■ **Stated problem**:
Transcribe, exactly as they appear, the line that contains "in imported if", the line that contains "HALF_BRIM = 0.0017", and every line in between, and nothing else.

■ **Extracted material**:
----

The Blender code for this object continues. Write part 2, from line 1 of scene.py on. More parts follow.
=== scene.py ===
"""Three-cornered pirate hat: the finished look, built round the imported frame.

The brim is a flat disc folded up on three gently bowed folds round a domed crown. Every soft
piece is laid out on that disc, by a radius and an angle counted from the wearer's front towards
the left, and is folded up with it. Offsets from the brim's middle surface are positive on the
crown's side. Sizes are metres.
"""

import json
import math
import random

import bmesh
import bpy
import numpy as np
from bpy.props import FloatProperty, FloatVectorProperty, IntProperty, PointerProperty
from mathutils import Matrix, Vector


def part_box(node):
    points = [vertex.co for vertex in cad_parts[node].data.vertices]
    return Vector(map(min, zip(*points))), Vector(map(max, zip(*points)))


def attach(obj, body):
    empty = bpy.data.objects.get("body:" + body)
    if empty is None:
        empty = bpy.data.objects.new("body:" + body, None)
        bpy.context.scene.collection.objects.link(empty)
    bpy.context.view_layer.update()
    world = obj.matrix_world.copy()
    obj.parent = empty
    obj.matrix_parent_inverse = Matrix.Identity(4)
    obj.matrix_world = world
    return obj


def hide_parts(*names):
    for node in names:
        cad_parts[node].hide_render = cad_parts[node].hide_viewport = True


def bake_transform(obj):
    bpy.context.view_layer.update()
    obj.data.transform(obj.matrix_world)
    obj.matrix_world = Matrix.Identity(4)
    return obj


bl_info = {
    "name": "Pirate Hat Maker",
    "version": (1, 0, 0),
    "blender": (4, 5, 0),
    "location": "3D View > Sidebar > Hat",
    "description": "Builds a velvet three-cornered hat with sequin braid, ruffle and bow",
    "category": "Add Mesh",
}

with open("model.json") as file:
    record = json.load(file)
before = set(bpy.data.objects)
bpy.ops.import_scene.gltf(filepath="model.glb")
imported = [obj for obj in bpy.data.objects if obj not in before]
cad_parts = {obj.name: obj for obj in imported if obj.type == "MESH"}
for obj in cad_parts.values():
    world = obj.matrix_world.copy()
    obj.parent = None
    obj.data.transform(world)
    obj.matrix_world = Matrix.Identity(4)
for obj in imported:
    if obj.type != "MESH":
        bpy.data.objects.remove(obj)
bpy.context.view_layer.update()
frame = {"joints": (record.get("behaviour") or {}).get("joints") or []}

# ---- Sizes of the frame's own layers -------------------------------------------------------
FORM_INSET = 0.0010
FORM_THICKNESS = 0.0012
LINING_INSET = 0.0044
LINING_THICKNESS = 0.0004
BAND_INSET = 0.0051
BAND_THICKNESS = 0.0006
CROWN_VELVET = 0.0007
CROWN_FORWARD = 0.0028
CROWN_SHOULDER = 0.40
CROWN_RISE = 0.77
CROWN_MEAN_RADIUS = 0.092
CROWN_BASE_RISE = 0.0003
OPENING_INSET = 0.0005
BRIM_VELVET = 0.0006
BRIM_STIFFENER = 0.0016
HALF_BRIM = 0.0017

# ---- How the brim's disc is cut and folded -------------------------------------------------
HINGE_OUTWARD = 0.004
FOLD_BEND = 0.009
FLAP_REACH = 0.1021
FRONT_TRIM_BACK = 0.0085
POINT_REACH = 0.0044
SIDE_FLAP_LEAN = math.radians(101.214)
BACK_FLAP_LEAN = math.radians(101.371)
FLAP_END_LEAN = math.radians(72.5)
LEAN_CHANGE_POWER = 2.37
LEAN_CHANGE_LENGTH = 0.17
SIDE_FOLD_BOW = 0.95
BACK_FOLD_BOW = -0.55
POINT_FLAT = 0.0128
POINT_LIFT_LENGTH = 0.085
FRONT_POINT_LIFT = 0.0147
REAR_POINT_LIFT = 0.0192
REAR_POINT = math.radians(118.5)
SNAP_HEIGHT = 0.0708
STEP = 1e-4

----

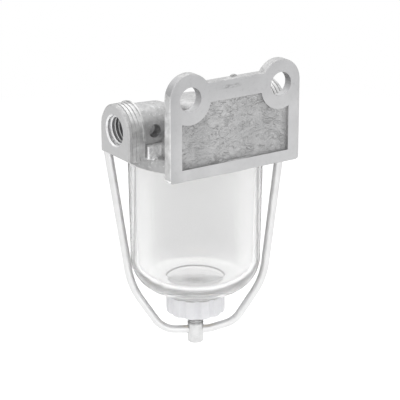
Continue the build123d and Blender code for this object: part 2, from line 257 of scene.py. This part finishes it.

----

■ **Worked answer**:
cad_parts = {obj.name: obj for obj in imported if obj.type == "MESH"}
for obj in cad_parts.values():
    world = obj.matrix_world.copy()
    obj.parent = None
    obj.data.transform(world)
    obj.matrix_world = Matrix.Identity(4)
for obj in imported:
    if obj.type != "MESH":
        bpy.data.objects.remove(obj)
bpy.context.view_layer.update()
frame = {"joints": (record.get("behaviour") or {}).get("joints") or []}

# ---- Sizes of the frame's own layers -------------------------------------------------------
FORM_INSET = 0.0010
FORM_THICKNESS = 0.0012
LINING_INSET = 0.0044
LINING_THICKNESS = 0.0004
BAND_INSET = 0.0051
BAND_THICKNESS = 0.0006
CROWN_VELVET = 0.0007
CROWN_FORWARD = 0.0028
CROWN_SHOULDER = 0.40
CROWN_RISE = 0.77
CROWN_MEAN_RADIUS = 0.092
CROWN_BASE_RISE = 0.0003
OPENING_INSET = 0.0005
BRIM_VELVET = 0.0006
BRIM_STIFFENER = 0.0016
HALF_BRIM = 0.0017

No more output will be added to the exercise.